Single by Modern Talking

from the album Let's Talk About Love
- Released: 2 September 1985
- Genre: Dance-pop
- Length: 3:45
- Label: Hansa
- Songwriter: Dieter Bohlen
- Producers: Dieter Bohlen; Luis Rodríguez;

Modern Talking singles chronology
| "You Can Win If You Want" (1985) | "Cheri, Cheri Lady" (1985) | "Brother Louie" (1986) |

Music video
- "Cheri, Cheri Lady" on YouTube

= Cheri, Cheri Lady =

1985 single by Modern Talking

"Cheri, Cheri Lady" is a song by German pop duo Modern Talking from their second studio album, Let's Talk About Love (1985).

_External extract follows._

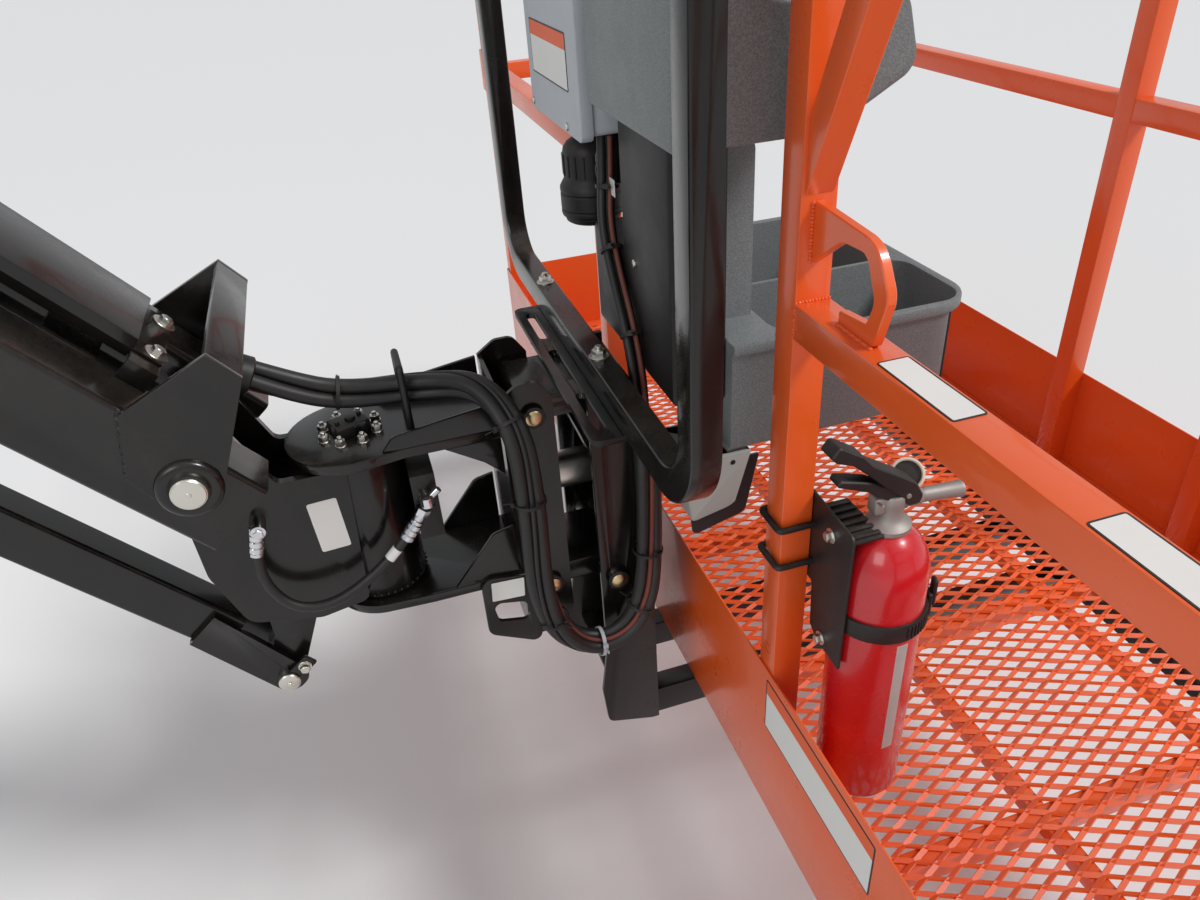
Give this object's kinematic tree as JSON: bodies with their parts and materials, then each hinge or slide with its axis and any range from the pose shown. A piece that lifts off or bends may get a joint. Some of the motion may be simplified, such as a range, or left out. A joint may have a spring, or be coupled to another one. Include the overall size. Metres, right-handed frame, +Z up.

It was released as the album's only single on 2 September 1985 and reached number one on the German Singles Chart, becoming the duo's third consecutive number-one single in West Germany, following "You're My Heart, You're My Soul" and "You Can Win If You Want". The single spent four weeks at the top and a total of 24 weeks on the German chart, and eventually went gold, selling over 250,000 units. "Cheri, Cheri Lady" has also been certified silver in France, denoting sales in excess of 250,000 units.

==Lyrics==
It is a love song: in the lyrics, a man, alone for too long, invites a woman to give him her heart.

==Music video==
The music video was filmed at villa Lenbach at Prinz-Karl-Straße 46 in Starnberg-Söcking. It was designed by Gabriel von Seidl. It is presumed that it used to be one of the houses of Nora Balling and Thomas Anders, or it was owned by Nora's uncle. Nora who was Thomas Anders' wife at the time.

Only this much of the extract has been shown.